The 2018 Canada Council for the Arts Molson Prizes
Two prizes of $50,000 each are awarded annually to distinguished Canadians, one in the arts and the other in the social sciences and humanities. Funded from the income of a $1 million endowment given to the Canada Council by the Molson Family Foundation, the Canada Council for the Arts Molson Prizes encourage Canadians honoured with this distinction to continue contributing to the cultural and intellectual heritage of Canada. The Canada Council administers the awards in conjunction with the Social Sciences and Humanities Research Council (SSHRC).
Diane Schoemperlen
Writer Diane Schoemperlen is the author of 14 books of fiction and non-fiction, including This Is Not My Life: A Memoir of Love, Prison, and Other Complications which was shortlisted for the 2017 RBC Taylor Prize.
Her collection Forms of Devotion: Stories and Pictures won the 1998 Governor General’s Literary Award for English-language Fiction. She has received two awards from the Writers’ Trust of Canada: the 2007 Marian Engel Award and the 2017 Matt Cohen Award: In Celebration of a Writing Life. She is currently working on a non-fiction project called Create More Worry Less, illustrated with her own full-colour collages, illustrated with her own full-colour collages. Born and raised in Thunder Bay, Ontario, Diane has lived in Kingston for over 30 years.
What’s an area where you’ve taken a risk? How has it paid off?
Generally speaking, pursuing a career in the arts is a gigantic risk in itself. My books have often been described as experimental and innovative, and that too is a risky endeavour. Perhaps the biggest risk I’ve taken was deciding to include collage illustrations in some of my books. This paid off well as the first of these, Forms of Devotion, won the Governor-General’s Award for English Fiction in 1998. Winning that prize helped strengthen my commitment to continue writing literary fiction that did not necessarily fit any mainstream model.
Don’t restrain your creativity. Don’t try to write like anybody else. Don’t forget that you have a unique story to tell and you are the only one who can tell it.
Now, at this stage in your career, what is one key thing you’ve learned about your profession that you’d like to share?

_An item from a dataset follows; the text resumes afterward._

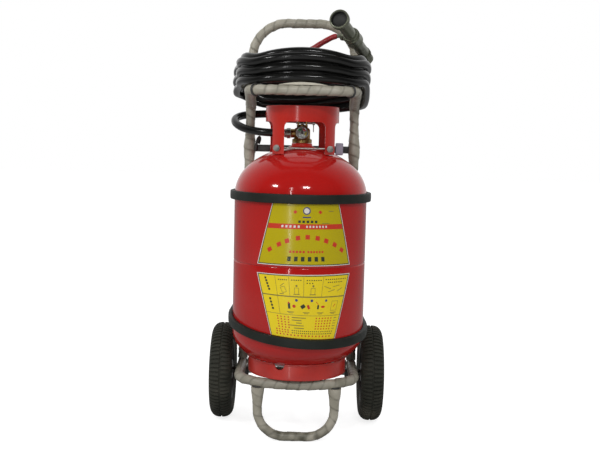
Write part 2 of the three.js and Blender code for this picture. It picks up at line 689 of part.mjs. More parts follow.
const OUTLET_END = -38;
const LEAD_ROUTE = [
  [OUTLET_END - GAP, 0, 664], [-55, 0, 664], [-80, 4, 664.5], [-105, 16, 667], [-130, 38, 673], [-148, 66, 683],
  [-152, 92, 694], [-143, 118, 702], [-120, 133, 707], [-80, 138, 709], [-30, 137, 710], [30, 136, 711],
  [80, 136, 711.5], [115, 133, 711.7], [138, 119, 712], [148, 95, 712.3], [149, 70, 713.5], [148, 45, 720],
  [147, 20, 727],
];
const curveOf = (route) => new THREE.CatmullRomCurve3(route.map((place) => v3(...place)), false, 'centripetal');

function addHose() {
  const coupling = ring(5, 11.3, 0, 8);
  const ferrule = ring(5, 9.7, 7, 12.7);
  const outletTop = -25 - GAP;
  add('outlet_coupling', aimed(join(coupling, ferrule), v3(-1, 0, 0), v3(outletTop, 0, OUTLET_Z)), STEEL);
  add('hose_lead', pipe(curveOf(LEAD_ROUTE), HOSE_R, 30, 8), BLACK);

  const outer = coilOutline(COIL_X + HOSE_R, COIL_FRONT - HOSE_R, COIL_BACK + HOSE_R, 68, 46 + HOSE_R);
  const innerX = COIL_X - HOSE_R;
  outer.holes.push(coilOutline(innerX, COIL_FRONT + 3 * HOSE_R, COIL_BACK - HOSE_R, 50, 46 - HOSE_R));
  const coil = new THREE.ExtrudeGeometry(outer, { depth: 1, bevelEnabled: false, curveSegments: 6 });
  moveVertices(coil, (point) => { point.z = point.z > 0.5 ? coilTop(point.y) : coilBottom(point.y); });
  add('hose_coil', coil, BLACK);

  const along = (distance) => NOZZLE_TAIL.clone().addScaledVector(NOZZLE_DIR, distance).toArray();
  const tail = curveOf([along(-GAP), along(-8), along(-15), [149, 104, 828], [139, 119, 826.4]]);
  add('hose_tail', pipe(tail, HOSE_R, 8, 10), BLACK);
}

// ---- Nozzle with its ball valve ----
const nozzle = new THREE.Group();
nozzle.position.copy(NOZZLE_TAIL);
nozzle.quaternion.setFromUnitVectors(v3(0, 0, 1), NOZZLE_DIR);
part.add(nozzle);

class Stretch extends THREE.Curve {
  constructor(curve, from, to) {
    super();
    this.curve = curve;
    this.from = from;
    this.to = to;
  }

  getPoint(t, target) {
    return this.curve.getPoint(this.from + (this.to - this.from) * t, target);
  }
}

function addNozzle() {
  const rearPipe = 44;
  const valveEnd = 164;
  const barrelEnd = 236;
  add('hose_tail_fitting', turned([
    [6, 0], [11.5, 0], [12, 3], [12, 30], [14.5, 32], [14.5, rearPipe], [6, rearPipe],
  ], 24), OLIVE, nozzle);

  const level = v3(NOZZLE_DIR.y, -NOZZLE_DIR.x, 0).normalize();
  const above = new THREE.Vector3().crossVectors(level, NOZZLE_DIR);
  const stem = level.clone().multiplyScalar(Math.cos(STEM_TILT)).addScaledVector(above, Math.sin(STEM_TILT));
  const localStem = stem.clone().applyQuaternion(nozzle.quaternion.clone().invert());
  const centre = v3(0, 0, BALL_AT);
  const stemPoint = (height) => centre.clone().addScaledVector(localStem, height);
  const body = turned([
    [7.5, rearPipe + GAP], [13, rearPipe + GAP], [13, 112], [15.5, 114], [15.5, 120], [18, 122], [18, 154],
    [15.5, 156], [15.5, valveEnd], [7.5, valveEnd], [7.5, 146.7], [11.6, 145], [11.6, 131], [7.5, 129.3],
  ], 20);
  const stemR = 4;
  add('ball_valve_body', cut(body, rod(centre, stemPoint(30), stemR + GAP, 16)), OLIVE, nozzle);
  const stemTop = 19.5;
  const ball = new THREE.SphereGeometry(10.8, 14, 10).translate(0, 0, BALL_AT);
  const boreDir = new THREE.Vector3().crossVectors(localStem, v3(0, 0, 1));
  const boreEnd = (sign) => centre.clone().addScaledVector(boreDir, 20 * sign);
  const ballShape = geometryOf(
    solid(ball).add(solid(rod(centre, stemPoint(stemTop), stemR, 16)))
      .subtract(solid(rod(boreEnd(-1), boreEnd(1), 6.5, 16))),
  );
  add('valve_ball', ballShape, STEEL, nozzle);

  add('nozzle_barrel', turned([
    [6.5, valveEnd + GAP], [13, valveEnd + GAP], [13, barrelEnd], [6.5, barrelEnd],
  ], 24), OLIVE, nozzle);
  add('nozzle_mouth', turned([
    [9, barrelEnd + GAP], [17, barrelEnd + GAP], [20, 239.5], [20, 251], [16, 251], [16, 242], [9, 239],
  ], 20), OLIVE, nozzle);

  const toFrame = (point) => nozzle.localToWorld(point.clone());
  nozzle.updateMatrixWorld(true);
  const bossLow = stemTop + GAP;
  const root = toFrame(stemPoint(bossLow + 4));
  const leverPath = curveOf([root.toArray(), [64, -39.5, 870], [42, -36, 859], [21, -33, 846], [0, -28, 834]]);
  const boss = aimed(turnedSolid([[0, 0], [9.5, 0], [9.5, 6], [7.5, 8], [0, 8]], 20), stem, toFrame(stemPoint(bossLow)));
  add('nozzle_lever', join(boss, pipe(new Stretch(leverPath, 0, 0.95), 4, 8, 8)), OLIVE);
  const sleeve = pipe(new Stretch(leverPath, 0.27, 1), 8.5, 8, 10);
  const core = pipe(new Stretch(leverPath, 0.2, 0.96), 4 + GAP, 8, 8);
  add('lever_grip', cut(sleeve, core), RED);
}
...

I have learned so many things over the years, not the least of which is that the writing life is not for the faint of heart. Difficult though it may sometimes be, the most important thing is to keep moving forward. It may not get easier but you will get stronger. Don’t restrain your creativity. Don’t try to write like anybody else. Don’t forget that you have a unique story to tell and you are the only one who can tell it.
Lynne Viola
Lynne Viola was born in Nutley, NJ (USA) and graduated from Barnard College in 1978. She received her MA and PhD in Russian history from Princeton University in 1980 and 1984, respectively.
In 1988, she was appointed assistant professor in history at the University of Toronto, receiving tenure and promotion to associate professor in 1989 and to full professor in 1996. In 2011, she was appointed University Professor and in 2014, she was inducted into the Royal Society of Canada. She has held major grants from SSHRC, the Simon Guggenheim Foundation, and has received a Killam Research Fellowship from the Canada Council for the Arts. Her work is on the social and political history of the Stalin years, focusing on the mass repression of the 1930s.

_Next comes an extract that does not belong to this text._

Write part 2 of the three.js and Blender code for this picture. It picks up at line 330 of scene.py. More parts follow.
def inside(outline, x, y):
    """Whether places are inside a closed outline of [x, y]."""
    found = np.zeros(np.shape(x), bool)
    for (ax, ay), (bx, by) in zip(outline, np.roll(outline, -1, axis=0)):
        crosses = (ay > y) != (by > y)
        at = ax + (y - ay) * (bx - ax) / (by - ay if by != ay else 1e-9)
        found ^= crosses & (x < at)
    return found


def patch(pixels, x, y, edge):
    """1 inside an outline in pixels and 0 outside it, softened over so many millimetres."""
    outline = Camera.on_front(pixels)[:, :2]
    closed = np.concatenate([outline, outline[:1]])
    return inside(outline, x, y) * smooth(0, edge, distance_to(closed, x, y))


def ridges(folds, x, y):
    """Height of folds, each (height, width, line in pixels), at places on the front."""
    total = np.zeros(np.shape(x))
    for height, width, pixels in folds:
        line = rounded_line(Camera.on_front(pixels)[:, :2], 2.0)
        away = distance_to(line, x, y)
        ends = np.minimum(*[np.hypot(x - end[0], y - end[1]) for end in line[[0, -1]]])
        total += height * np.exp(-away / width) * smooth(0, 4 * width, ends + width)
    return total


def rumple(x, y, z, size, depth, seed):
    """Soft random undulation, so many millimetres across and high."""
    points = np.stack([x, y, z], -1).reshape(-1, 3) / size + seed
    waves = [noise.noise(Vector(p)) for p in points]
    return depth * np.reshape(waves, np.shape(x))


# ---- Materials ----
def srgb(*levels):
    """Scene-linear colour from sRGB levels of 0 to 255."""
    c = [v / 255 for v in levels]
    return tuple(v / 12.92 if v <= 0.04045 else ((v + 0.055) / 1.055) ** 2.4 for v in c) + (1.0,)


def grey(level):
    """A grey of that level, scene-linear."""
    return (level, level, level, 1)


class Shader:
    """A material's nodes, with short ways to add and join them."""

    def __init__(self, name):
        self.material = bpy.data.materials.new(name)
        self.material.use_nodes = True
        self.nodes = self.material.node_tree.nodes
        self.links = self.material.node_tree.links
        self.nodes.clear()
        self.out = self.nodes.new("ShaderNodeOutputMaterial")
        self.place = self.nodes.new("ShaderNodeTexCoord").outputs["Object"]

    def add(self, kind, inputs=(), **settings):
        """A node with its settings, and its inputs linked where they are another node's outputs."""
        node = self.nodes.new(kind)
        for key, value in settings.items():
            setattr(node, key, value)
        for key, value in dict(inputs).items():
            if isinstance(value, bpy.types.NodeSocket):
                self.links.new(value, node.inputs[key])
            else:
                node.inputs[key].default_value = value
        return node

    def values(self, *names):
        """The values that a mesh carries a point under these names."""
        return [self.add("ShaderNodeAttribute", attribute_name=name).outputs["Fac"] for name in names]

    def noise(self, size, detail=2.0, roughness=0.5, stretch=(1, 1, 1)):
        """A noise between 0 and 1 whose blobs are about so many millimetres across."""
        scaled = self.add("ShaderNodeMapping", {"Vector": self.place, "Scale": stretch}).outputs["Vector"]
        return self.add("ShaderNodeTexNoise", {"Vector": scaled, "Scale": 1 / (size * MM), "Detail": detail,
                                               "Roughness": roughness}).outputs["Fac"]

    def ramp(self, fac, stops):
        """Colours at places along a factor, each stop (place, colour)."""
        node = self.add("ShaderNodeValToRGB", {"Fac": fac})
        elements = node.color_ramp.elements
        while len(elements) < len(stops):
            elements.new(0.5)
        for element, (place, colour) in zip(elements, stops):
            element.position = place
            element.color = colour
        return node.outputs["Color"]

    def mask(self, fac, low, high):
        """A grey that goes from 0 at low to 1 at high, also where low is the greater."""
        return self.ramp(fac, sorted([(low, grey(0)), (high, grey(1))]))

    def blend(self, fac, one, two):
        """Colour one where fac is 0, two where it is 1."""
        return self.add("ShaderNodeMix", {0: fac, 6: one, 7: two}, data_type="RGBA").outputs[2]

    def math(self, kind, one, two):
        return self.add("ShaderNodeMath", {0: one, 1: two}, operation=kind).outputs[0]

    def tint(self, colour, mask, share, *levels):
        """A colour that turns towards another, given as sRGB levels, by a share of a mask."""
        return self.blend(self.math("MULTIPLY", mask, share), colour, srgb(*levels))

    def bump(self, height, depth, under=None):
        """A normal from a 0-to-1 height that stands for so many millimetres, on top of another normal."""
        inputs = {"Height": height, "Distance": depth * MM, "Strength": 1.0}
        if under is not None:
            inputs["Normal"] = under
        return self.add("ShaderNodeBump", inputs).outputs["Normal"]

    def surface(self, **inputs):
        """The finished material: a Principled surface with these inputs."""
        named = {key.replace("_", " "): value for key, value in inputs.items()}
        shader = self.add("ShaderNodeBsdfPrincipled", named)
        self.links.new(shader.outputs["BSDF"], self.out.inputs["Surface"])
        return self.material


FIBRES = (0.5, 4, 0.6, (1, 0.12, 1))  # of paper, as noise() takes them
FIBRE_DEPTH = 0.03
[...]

What’s an area where you’ve taken a risk? How has it paid off?
I am in general a cautious person, so I avoid risk whenever possible. Research travels in Russia may be an exception to the rule. In 2000, I flew from Moscow to Arkhangel’sk on an airplane that advertised an “emergency rope” and an “escape carpet” (to be held taut by the first person out).
The same year I flew on a propeller plane to the Solovetskii Islands, in which the baggage compartment was the seat next to mine. Working in various provincial archives in northern Russia was, I suppose, a risk in itself, in that I was never quite sure if I would be permitted to work in a given archive or not.
I have learned that the humanities are vital to sustaining democratic institutions.
Now, at this stage in your career, what is one key thing you’ve learned about your profession that you’d like to share?
I have learned that the humanities are vital to sustaining democratic institutions. In humanities teaching, our aim is to create critically-thinking individuals who will graduate to become critically-thinking citizens. In the rush to satisfy politicians, we have moved too far into the STEM disciplines, neglecting not only the humanities and social sciences, but the ways in which these disciplines can actually make the STEM disciplines stronger. In the same way, the corporatization of academe has been based on a profound ignorance of the importance of the humanities in the real world. Disciplines that are seen as “not practical” are, in fact, the basis of our democracy. Weakening the humanities in public education risks “populist” governments that relay on an uneducated and uncritical populace.